If we read these monsters coded as queer, as gay viewers have always had a tendency to do, we find that these specific viewers may identify with the monster/creature/mutant instead of the hero/heroine or the monster hunter, recognizing within the monster character their own status as Other.  For the queer forced to live inside the closet, for reasons such as geographical location, religious beliefs, family practices, etc., the danger that the werewolf or vampire faces should their identity be revealed has a particular resonance. 
            Jacque Tourner’s The Cat People (1942) is highly regarded as one of the more complicated of the monster films that were so popular during World War II.  It is rife with themes of sexual identity, gender hierarchy, and a coded form of internalized homophobia.  The film tells the story of Irena Dubrovna, a young Serbian woman living in New York.  Irena believes that she is descended from a race of witches who, when angered or aroused sexually, transform into murderous panthers.  At the film’s outset Irena meets happy-go-lucky Oliver Reed, an average American guy who claims to have never been unhappy; their mutual attraction leads them to marry.  Irena’s deep-seated pathological fear that consummating her marriage with Oliver will lead her to murder him understandably causes marital strife that Oliver attempts to resolve by sending Irena to a psychiatrist.  When Oliver leaves Irena for Alice, a pretty co-worker, Irena’s jealousy brings about the transformation that leads eventually to her own death.  Although the audience is never shown Irena changing into a panther, the activation of the malevolent side of her personality is enough to cause the destruction that threatens her life and the lives of the people she loves.
Irena exists under the curse that traditionally haunts the monster queer, particularly the queer Werewolf figure; likewise, many queer people, particularly during this time, felt that their sexual identity was a curse they wish they could escape.  The Cat People can be read as a cautionary tale for queers.  They are thus encouraged to embrace traditional gender roles and patterns, engage in heterosexual activity, and reject the dark, i.e. “queer,” part of their personalities.  The alternative is a decidedly unhappy existence that will likely end in a violent death.  This was the viewpoint articulated by the majority of horror movies in the 1930’s, 40’s, and 50’s as post-war America struggled to define and maintain a heterocentric national identity.
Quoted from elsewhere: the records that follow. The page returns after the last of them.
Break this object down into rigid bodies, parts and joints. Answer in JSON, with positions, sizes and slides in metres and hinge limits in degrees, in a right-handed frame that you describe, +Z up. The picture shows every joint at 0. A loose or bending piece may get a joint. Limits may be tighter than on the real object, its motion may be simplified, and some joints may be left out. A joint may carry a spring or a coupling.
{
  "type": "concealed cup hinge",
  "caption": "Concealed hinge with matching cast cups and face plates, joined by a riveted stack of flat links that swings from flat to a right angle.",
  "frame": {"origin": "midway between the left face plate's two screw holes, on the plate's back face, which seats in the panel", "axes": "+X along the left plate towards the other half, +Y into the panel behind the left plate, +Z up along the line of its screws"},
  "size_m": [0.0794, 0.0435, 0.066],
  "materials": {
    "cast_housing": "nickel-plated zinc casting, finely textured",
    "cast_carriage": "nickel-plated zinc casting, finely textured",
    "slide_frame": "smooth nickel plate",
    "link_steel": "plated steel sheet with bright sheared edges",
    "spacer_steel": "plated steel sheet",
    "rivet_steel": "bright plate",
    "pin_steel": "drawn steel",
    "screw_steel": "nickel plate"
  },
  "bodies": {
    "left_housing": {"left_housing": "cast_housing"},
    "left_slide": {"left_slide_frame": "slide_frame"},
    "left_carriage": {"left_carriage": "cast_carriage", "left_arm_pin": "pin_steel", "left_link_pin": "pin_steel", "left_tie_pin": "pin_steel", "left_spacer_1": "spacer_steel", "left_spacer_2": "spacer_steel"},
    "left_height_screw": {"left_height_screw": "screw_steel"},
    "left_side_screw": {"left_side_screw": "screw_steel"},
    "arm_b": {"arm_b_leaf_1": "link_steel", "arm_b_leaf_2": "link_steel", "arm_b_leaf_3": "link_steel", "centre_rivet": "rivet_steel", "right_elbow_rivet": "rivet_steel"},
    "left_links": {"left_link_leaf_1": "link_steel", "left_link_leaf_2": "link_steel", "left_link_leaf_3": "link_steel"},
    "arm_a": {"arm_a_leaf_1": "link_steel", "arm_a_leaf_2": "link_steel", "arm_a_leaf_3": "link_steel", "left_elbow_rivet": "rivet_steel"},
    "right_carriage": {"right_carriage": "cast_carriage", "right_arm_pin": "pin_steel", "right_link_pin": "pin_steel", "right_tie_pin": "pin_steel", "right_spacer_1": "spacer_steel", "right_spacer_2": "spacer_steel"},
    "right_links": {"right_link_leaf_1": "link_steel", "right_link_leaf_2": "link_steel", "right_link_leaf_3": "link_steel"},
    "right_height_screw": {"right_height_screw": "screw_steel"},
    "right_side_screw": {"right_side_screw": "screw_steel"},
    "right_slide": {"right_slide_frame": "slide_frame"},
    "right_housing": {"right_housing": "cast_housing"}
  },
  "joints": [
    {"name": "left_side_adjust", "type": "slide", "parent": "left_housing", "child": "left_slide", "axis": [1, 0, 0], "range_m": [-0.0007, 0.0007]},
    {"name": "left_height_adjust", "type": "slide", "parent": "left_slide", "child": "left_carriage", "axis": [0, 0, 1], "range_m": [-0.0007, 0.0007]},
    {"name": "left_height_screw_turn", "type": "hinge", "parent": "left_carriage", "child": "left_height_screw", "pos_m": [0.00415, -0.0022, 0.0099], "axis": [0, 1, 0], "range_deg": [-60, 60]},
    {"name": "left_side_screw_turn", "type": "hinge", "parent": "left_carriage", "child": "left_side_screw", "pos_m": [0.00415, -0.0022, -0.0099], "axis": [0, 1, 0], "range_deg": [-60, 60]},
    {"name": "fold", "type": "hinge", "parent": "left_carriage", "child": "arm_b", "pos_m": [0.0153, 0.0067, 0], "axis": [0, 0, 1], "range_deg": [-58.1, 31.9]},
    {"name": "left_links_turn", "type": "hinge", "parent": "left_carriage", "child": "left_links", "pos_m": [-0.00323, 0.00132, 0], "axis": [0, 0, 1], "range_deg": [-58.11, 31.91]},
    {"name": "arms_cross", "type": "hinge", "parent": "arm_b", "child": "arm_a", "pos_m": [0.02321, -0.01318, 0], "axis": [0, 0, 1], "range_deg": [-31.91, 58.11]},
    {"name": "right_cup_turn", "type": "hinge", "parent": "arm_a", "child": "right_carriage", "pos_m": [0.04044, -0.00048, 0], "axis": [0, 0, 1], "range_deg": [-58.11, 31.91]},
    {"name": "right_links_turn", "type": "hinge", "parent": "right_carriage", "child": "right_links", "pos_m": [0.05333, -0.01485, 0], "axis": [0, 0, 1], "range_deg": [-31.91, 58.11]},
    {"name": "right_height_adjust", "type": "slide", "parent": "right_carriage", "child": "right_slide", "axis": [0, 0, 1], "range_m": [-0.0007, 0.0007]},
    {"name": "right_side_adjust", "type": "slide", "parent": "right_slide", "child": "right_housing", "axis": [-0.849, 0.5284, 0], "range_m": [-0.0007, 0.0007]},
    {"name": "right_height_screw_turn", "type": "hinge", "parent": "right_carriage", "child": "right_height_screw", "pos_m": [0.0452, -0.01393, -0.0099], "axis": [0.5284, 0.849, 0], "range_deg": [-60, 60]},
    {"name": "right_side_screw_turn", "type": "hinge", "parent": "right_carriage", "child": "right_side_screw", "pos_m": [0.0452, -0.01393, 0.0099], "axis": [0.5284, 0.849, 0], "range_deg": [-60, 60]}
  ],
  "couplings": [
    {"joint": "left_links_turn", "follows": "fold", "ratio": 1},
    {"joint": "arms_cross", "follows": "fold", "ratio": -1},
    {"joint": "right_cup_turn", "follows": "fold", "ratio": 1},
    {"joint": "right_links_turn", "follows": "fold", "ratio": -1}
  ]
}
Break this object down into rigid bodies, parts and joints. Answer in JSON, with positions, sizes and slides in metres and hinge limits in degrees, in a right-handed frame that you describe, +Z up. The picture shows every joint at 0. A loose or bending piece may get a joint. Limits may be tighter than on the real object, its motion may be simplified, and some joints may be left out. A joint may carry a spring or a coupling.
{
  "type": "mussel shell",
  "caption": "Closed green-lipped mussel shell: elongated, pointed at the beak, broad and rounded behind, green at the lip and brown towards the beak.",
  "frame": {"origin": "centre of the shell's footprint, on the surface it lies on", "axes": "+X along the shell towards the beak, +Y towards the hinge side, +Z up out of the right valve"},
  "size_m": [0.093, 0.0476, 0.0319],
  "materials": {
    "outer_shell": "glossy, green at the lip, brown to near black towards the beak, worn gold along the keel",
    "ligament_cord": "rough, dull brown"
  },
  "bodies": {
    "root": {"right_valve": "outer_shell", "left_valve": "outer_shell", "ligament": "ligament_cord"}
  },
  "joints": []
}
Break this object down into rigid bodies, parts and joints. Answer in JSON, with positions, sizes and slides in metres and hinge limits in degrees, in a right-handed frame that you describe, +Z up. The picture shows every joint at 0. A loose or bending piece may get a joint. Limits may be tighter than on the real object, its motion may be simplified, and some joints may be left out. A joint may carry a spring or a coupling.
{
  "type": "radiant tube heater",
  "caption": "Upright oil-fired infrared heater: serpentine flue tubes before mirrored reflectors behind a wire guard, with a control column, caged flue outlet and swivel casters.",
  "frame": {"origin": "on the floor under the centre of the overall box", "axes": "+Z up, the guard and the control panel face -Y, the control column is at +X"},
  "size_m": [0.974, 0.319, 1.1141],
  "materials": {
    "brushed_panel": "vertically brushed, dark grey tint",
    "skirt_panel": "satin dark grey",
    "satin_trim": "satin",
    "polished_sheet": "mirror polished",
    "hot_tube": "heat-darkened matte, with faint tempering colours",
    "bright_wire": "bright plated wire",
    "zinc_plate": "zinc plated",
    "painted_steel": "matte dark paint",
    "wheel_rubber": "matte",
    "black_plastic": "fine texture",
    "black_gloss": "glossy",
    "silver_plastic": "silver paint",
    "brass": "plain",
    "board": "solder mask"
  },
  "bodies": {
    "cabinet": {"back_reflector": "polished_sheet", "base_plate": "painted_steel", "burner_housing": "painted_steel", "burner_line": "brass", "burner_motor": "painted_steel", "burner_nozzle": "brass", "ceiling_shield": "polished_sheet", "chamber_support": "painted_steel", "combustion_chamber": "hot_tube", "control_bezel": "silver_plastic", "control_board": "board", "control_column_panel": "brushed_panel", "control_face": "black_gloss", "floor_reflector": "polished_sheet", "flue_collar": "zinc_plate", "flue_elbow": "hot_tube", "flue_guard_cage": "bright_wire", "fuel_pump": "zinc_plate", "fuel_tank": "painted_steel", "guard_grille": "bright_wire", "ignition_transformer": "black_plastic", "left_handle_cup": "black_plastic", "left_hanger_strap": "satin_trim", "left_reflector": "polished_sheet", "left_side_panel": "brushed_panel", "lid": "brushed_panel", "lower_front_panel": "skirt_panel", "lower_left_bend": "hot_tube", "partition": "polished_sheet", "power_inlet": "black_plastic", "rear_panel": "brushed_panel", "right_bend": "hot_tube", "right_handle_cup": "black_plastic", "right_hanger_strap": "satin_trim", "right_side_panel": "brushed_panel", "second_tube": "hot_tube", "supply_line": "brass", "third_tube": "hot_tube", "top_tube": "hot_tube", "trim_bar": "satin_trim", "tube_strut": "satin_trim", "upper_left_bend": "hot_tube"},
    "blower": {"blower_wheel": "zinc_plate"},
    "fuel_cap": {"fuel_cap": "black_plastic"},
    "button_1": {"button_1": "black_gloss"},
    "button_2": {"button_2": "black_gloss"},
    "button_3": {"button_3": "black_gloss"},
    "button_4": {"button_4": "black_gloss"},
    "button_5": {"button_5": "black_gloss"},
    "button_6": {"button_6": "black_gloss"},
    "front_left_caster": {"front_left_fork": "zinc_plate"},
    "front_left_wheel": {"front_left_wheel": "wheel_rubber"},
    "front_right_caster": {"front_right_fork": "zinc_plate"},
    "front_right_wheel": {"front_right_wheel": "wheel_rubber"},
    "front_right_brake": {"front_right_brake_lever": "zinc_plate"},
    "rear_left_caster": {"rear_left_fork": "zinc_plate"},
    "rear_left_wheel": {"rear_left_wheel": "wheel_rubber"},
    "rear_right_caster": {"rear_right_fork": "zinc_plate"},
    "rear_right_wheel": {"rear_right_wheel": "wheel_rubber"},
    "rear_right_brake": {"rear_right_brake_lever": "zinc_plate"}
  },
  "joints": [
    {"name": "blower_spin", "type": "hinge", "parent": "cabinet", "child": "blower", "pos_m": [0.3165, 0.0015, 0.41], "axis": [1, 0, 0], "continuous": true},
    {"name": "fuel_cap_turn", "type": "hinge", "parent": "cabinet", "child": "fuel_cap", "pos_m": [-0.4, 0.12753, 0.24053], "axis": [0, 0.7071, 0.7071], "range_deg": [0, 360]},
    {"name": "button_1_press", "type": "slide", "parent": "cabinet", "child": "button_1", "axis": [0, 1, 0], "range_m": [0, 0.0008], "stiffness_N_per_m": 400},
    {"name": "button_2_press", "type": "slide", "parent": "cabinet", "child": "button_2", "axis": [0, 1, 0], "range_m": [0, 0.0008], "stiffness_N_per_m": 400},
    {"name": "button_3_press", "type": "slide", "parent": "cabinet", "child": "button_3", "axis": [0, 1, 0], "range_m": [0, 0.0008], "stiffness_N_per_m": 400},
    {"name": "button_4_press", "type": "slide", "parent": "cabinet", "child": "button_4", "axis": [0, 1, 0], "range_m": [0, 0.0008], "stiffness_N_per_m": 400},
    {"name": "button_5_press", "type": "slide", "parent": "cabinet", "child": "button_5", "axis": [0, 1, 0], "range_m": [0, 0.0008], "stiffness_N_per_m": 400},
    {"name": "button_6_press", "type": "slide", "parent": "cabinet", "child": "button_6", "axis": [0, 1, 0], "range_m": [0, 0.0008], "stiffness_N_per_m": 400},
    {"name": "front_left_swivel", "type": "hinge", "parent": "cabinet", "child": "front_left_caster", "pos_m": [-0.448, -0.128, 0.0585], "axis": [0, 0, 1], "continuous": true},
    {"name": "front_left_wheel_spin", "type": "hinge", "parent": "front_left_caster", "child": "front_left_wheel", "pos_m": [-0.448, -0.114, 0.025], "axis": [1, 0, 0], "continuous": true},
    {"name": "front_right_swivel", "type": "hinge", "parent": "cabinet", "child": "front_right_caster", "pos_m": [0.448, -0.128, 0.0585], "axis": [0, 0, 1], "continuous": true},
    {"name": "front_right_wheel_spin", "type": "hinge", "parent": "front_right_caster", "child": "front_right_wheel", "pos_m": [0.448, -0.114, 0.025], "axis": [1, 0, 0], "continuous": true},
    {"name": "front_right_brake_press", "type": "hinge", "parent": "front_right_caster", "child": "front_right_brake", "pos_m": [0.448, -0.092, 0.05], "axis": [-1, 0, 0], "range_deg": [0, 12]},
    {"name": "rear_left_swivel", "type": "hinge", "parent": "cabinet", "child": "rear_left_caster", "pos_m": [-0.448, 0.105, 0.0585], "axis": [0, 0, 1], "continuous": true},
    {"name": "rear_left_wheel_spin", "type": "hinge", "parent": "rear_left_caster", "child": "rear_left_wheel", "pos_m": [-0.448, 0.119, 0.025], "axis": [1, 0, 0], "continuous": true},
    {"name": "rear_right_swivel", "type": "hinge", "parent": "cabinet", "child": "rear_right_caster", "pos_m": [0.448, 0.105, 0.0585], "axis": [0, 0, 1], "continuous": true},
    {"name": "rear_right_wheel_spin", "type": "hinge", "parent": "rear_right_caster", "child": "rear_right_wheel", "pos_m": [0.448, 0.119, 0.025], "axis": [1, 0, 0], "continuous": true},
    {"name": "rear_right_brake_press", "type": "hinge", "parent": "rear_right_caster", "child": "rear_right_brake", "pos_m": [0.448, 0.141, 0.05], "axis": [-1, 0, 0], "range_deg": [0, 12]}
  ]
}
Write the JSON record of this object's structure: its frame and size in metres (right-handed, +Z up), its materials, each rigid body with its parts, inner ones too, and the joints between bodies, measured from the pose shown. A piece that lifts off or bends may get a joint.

            By the time Dark Shadows debuted, just past the mid-point of a decade that would prove to be highly transformational for the whole country, gays and lesbians were just starting to be visible to mainstream America.  (Two of the series’ cast members, Keith Prentice and Don Briscoe, played in The Boys In the Band on Broadway, a groundbreaking play that showcased gay characters instead of relegating them to supporting status.)  And once the series comfortably accepted its nature as a show that featured actual monsters instead of potential ghosts and shadowy figures that lurked so predominantly in the gothic literature that preceded it, Dark Shadows itself became decidedly more queer. 
            The monsters of Dark Shadows were the heroes.  Queer viewers learned what most of the monster films seemed determined to gloss over:  that acquiring the power of the vampire/beast granted them the strength to battle their own demons, literal as well as  metaphorical.  What an empowering notion!  In film the monsters were usually dispatched; on Dark Shadows they fought the good fight.